2. You will have a hole in your lawn where the weed had settled. Level this by adding a little potting compost, which will also enrich the soil. Mix it in well.
3. Sprinkle the grass seed over the bare patch. Mix it into the soil surface to ensure it is evenly spaced and just covered with soil. Water with a fine hose.
4. To speed up germination and keep the birds off, spread a sheet of clear polythene over the patch and peg in place. Remove this once the seedlings start to emerge.


Pot Up Rooted Cuttings
Root cuttings you've been nurturing on the windowsill should now be in prime condition for potting.

1. Remove cuttings from their pot to see how well rooted they are. If a strong root system fills the pot then it's ready, steady, go!
2. Gently ease the cuttings apart. Don't worry if some of the roots get broken, as long as each cutting finishes with its own rootball.
3. Replant each cutting in multi purpose compost in a 7.5cm (3in) pot. Push the compost down around the roots and water well.
4. Keep the plants well watered in a frost free greenhouse or other warm, light position. Feed weekly after about six weeks. Plant outside once all risk of frost is past.

Perk up Your Pergola
It's hard to beat seating under a perfumed filled pergola in the summer. If you can make an Ikea bed, you'll have no problems assembling these. You can buy kits from a garden centre. But you will need someone to help you position the pieces plus a few tools - spirit level, hammer and drill.

Once in position, you can either woodstain it with a natural colour or paint it a bright cheerful colour. Smaller, but just as pretty when covered in roses are arches that lead from one part of the garden to another.

What To Grow
When it's been built, create an attractive feature under your pergola using pots and grasses. Striking blue-grass Elymus magellanicus looks lovely in terracotta pots.

In summertime, when most climbing plants come into their own. For a summer stunner, it's hard to beat Clematis 'Albatross'.

If you don't want your pergola to look bare in autumn and early winter choose a winter flowering honeysuckle, like the creamy white and fragrant flowers of Lonicera and standishii.


Container Dressing
You'll already have planted your spring bulbs, but there's nothing to stop you smartening their pots by covering the earth with gravel, flint or silvery stones. It looks stunning and stops the squirrels helping themselves to lunch!

Monday 15 November 2010

Plants For The Garden

To enable the different elements of gardening to blend comfortably and attractively, there has to be a balance. These elements can be largely dictated by the trees, shrubs and flowers that you choose to grow in it.

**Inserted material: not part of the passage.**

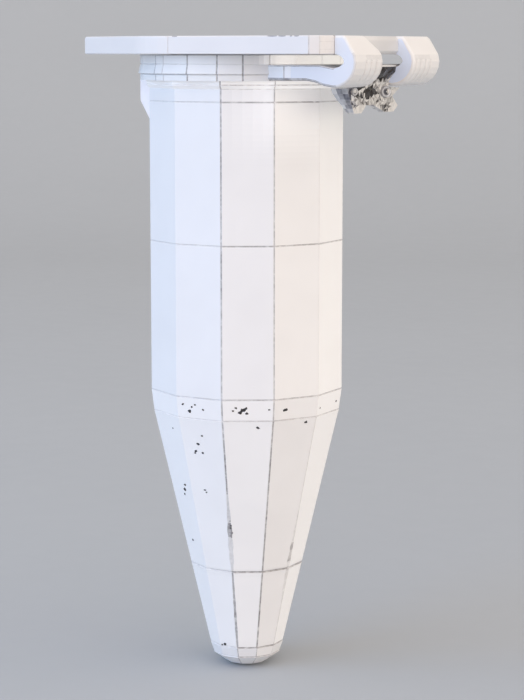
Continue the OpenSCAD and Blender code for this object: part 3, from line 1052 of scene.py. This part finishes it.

By opting for for plants that complement and harmonise with other aspects of the garden, such as the paving or lawn, and its overall size and shape, you can create a framework in which art and nature reach a happy equilibrium.

Making a garden is an intensely personal business. What one person loves, another may hate. Such varying reactions are often to do with the level of harmony and contrast in the planting. Very harmonious gardens, where all the colours match, and clashes or surprises are avoided, are soothing, restful places. Those who like more stimulation may prefer gardens with lots of vivid, contrasting colours, or a wide and dramatic range of leaf shapes and plant forms.

Harmony in gardens is relatively east to achieve with single colour schemes. White gardens are particularly rewarding and straight forward. Plantings based on colour contrast are more difficult to get right, and are much more personal. Mixing strong colours can create results that are vibrant to some, but obtrusive to others.

Some gardeners are happy to have most of their garden flowering at once. They like to see a spring garden with lots of bulbs, or an early summer garden with roses and perennials, and they are happy to let it rest for the remainder of the year. Most gardeners, though, prefer to attempt a long season of interest, which involves trying to interweave plants so that there is always something or some part, that looks good.

A garden takes time to develop, and never stands still. Planning planting for the short, medium and long term helps avoid the great gaps that can try the patience of even the most dedicated. Trees, needless to say, are the most long term, often maturing long after we have gone. Shrubs, too, can take many years to look their best, which can mean that a garden that is heavily reliant on them may take rather a while to develop. Herbaceous perennials look established with remarkable speed, whereas annuals fulfil their promise and disappear within a year. It makes good sense, then, to include all these different plant forms in a garden.